Women today are making strides in the business world at an unprecedented level. Women are also pursuing higher education in record numbers. In fact, women now hold more bachelors and graduate degrees than men do. So, in 2012 we should expect men and women to be equal in the business world. Are women managing to successfully compete in what is still "a man's world?"

SEE: 5 Richest Women In The U.S.

Arianna Huffington, founder of The Huffington Post and one of the most influential women in media, said of women and business, "Women still have an uneasy relationship with power and the traits necessary to be a leader. There is this internalized fear that if we are really powerful, we are going to be considered ruthless or pushy or strident – all those epithets that strike right at our femininity. We are still working at trying to overcome the fear that power and womanliness are mutually exclusive."

Still a Pay Gap
It is almost 50 years since President Kennedy signed the Equal Pay Act in 1963, but there is still a real discrepancy in pay between men and women – highlighting that women are not on an even footing yet. On equal pay, earlier this year an article written by Forbes announced that women would have to work 108 days extra to earn what men had earned in the previous year. In the U.S., full-time women employees are paid just 77 cents for every dollar that their male counterparts earn.

Women Executive Leadership founder Cindy Kusher suggested that women may not be asking for raises when they should. "Men are bold in asking for increases, and women aren't," she said.

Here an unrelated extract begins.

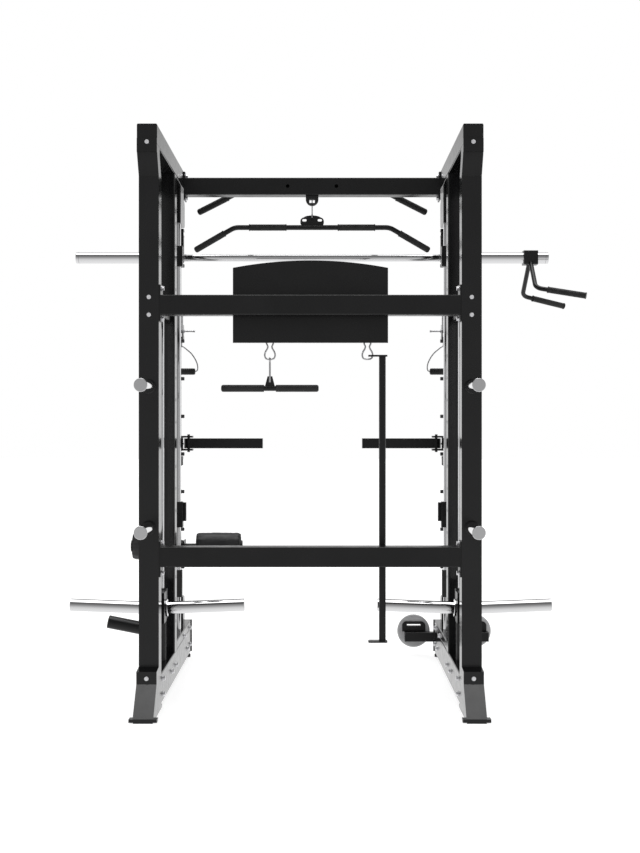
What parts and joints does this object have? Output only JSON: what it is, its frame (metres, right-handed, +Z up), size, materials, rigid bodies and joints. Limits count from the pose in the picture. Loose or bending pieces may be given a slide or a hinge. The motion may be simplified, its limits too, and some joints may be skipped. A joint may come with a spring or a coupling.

But Catalyst, a non-profit that works to expand opportunities for women, suggests that it is more complex than this. The disparity starts early, Catalyst said. "Women graduating business school are placed in lower positions and, on average, paid $4,600 a year less in their first jobs than men. "By mid-career, they're making $31,000 less than men," said Serena Fong, spokeswoman for Catalyst.

Does Family Life Hold Women Back?
Claudia Goldin and Lawrence F. Katz, economists from Harvard University, tracked the career path of nearly 3,000 MBA graduates from the University of Chicago over 15 years. Their research concluded that women's pay deficits were almost entirely because they interrupted their careers more often and tended to work fewer hours. So even today, motherhood is holding women back in their careers.

The only way this will change in the future is if employers are more willing to allow women the opportunity to balance their careers with their family duties. This might mean flexible working hours, working from home and more parental leave. One of the ways this change could occur is if more women who had been through motherhood were on the boards of the firms and influencing policy. While 40% of large companies worldwide still have no women on their boards, it is clear that we have a long way to go to see true equality for women in the workplace.

SEE: Challenges Female-Owned Companies Face

Female Entrepreneurs
Perhaps then it is no wonder that women are starting their own businesses at 1.5 times the national average. That's a 20% increase over the last 10 years. Bright intelligent and capable women, who perhaps cannot find the flexibility they require in the traditional corporate environment, are taking matters into their own hands and becoming their own bosses.

Owning a business offers infinite flexibility. If you need to work around family life you are able to do so. Until we see a greater degree of compromise in corporate America, it seems likely that this trend of female entrepreneurship will continue.

Jobs Where Women Excel
There are some professions that are more welcoming than others to women. The Harvard research found the fields of veterinary medicine and pharmaceuticals were particularly welcoming to females. In these industries, changes such as business consolidation and technological progress have allowed women to take flexible and predictable schedules without the drop in pay you witness in other sectors. For instance, among pharmacists, there is no unexplained gender pay gap, Goldin said.

The Bottom Line
Women should know their value, negotiate their pay and speak up. It is the responsibility of everyone to work towards equality for women in the workplace. Half a century after it became illegal in America to pay a woman less than a man for the same job, the weekly wage of a woman is still almost 18% less than that of the typical working man.